— start —
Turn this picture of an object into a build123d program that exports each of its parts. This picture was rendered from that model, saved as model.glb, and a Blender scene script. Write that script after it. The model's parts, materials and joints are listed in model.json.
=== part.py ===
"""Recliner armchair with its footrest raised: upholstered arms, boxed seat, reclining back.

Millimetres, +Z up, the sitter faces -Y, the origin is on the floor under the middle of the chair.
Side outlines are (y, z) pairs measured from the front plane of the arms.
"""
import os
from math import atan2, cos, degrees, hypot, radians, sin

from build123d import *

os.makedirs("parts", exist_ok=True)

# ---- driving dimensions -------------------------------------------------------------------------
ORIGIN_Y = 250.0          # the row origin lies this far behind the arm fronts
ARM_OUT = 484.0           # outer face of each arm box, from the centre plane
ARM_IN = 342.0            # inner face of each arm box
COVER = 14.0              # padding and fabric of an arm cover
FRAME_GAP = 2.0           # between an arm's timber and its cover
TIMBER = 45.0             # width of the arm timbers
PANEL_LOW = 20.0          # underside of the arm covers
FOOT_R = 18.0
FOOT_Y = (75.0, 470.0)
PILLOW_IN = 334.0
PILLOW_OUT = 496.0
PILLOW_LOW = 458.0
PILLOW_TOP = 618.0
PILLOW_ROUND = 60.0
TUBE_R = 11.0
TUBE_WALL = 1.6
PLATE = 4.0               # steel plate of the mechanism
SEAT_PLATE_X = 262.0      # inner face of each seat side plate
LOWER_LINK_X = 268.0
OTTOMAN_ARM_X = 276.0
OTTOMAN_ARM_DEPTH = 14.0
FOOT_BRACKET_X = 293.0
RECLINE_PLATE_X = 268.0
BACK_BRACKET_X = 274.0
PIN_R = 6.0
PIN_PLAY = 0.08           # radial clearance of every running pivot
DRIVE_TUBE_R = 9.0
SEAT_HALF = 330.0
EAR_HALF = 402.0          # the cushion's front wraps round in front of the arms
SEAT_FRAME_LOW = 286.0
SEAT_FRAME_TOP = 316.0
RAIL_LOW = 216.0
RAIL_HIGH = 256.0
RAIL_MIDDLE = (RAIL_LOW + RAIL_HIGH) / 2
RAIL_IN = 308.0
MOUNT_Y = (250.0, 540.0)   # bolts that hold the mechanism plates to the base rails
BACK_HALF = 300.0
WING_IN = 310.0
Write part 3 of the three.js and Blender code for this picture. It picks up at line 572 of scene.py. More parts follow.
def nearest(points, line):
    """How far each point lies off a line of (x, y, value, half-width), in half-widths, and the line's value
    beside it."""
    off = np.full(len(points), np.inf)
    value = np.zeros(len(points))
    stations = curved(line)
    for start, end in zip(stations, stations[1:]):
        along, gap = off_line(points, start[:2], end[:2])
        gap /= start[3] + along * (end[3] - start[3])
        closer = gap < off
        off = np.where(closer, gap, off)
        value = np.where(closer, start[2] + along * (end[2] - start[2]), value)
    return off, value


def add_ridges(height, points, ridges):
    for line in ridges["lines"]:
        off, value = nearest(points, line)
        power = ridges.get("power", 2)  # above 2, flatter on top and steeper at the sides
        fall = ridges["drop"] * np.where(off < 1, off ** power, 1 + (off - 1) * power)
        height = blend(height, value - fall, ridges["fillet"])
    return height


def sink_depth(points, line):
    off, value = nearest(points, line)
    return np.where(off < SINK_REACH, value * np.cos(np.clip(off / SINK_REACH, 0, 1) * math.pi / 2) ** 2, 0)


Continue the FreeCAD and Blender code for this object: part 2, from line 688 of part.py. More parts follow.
— end —
Your goal:
Every entry must be output again, exactly as written above.

Right answer:
Turn this picture of an object into a build123d program that exports each of its parts. This picture was rendered from that model, saved as model.glb, and a Blender scene script. Write that script after it. The model's parts, materials and joints are listed in model.json.
=== part.py ===
"""Recliner armchair with its footrest raised: upholstered arms, boxed seat, reclining back.

Millimetres, +Z up, the sitter faces -Y, the origin is on the floor under the middle of the chair.
Side outlines are (y, z) pairs measured from the front plane of the arms.
"""
import os
from math import atan2, cos, degrees, hypot, radians, sin

from build123d import *

os.makedirs("parts", exist_ok=True)

# ---- driving dimensions -------------------------------------------------------------------------
ORIGIN_Y = 250.0          # the row origin lies this far behind the arm fronts
ARM_OUT = 484.0           # outer face of each arm box, from the centre plane
ARM_IN = 342.0            # inner face of each arm box
COVER = 14.0              # padding and fabric of an arm cover
FRAME_GAP = 2.0           # between an arm's timber and its cover
TIMBER = 45.0             # width of the arm timbers
PANEL_LOW = 20.0          # underside of the arm covers
FOOT_R = 18.0
FOOT_Y = (75.0, 470.0)
PILLOW_IN = 334.0
PILLOW_OUT = 496.0
PILLOW_LOW = 458.0
PILLOW_TOP = 618.0
PILLOW_ROUND = 60.0
TUBE_R = 11.0
TUBE_WALL = 1.6
PLATE = 4.0               # steel plate of the mechanism
SEAT_PLATE_X = 262.0      # inner face of each seat side plate
LOWER_LINK_X = 268.0
OTTOMAN_ARM_X = 276.0
OTTOMAN_ARM_DEPTH = 14.0
FOOT_BRACKET_X = 293.0
RECLINE_PLATE_X = 268.0
BACK_BRACKET_X = 274.0
PIN_R = 6.0
PIN_PLAY = 0.08           # radial clearance of every running pivot
DRIVE_TUBE_R = 9.0
SEAT_HALF = 330.0
EAR_HALF = 402.0          # the cushion's front wraps round in front of the arms
SEAT_FRAME_LOW = 286.0
SEAT_FRAME_TOP = 316.0
RAIL_LOW = 216.0
RAIL_HIGH = 256.0
RAIL_MIDDLE = (RAIL_LOW + RAIL_HIGH) / 2
RAIL_IN = 308.0
MOUNT_Y = (250.0, 540.0)   # bolts that hold the mechanism plates to the base rails
BACK_HALF = 300.0
WING_IN = 310.0
Write part 3 of the three.js and Blender code for this picture. It picks up at line 572 of scene.py. More parts follow.
def nearest(points, line):
    """How far each point lies off a line of (x, y, value, half-width), in half-widths, and the line's value
    beside it."""
    off = np.full(len(points), np.inf)
    value = np.zeros(len(points))
    stations = curved(line)
    for start, end in zip(stations, stations[1:]):
        along, gap = off_line(points, start[:2], end[:2])
        gap /= start[3] + along * (end[3] - start[3])
        closer = gap < off
        off = np.where(closer, gap, off)
        value = np.where(closer, start[2] + along * (end[2] - start[2]), value)
    return off, value


def add_ridges(height, points, ridges):
    for line in ridges["lines"]:
        off, value = nearest(points, line)
        power = ridges.get("power", 2)  # above 2, flatter on top and steeper at the sides
        fall = ridges["drop"] * np.where(off < 1, off ** power, 1 + (off - 1) * power)
        height = blend(height, value - fall, ridges["fillet"])
    return height


def sink_depth(points, line):
    off, value = nearest(points, line)
    return np.where(off < SINK_REACH, value * np.cos(np.clip(off / SINK_REACH, 0, 1) * math.pi / 2) ** 2, 0)


Continue the FreeCAD and Blender code for this object: part 2, from line 688 of part.py. More parts follow.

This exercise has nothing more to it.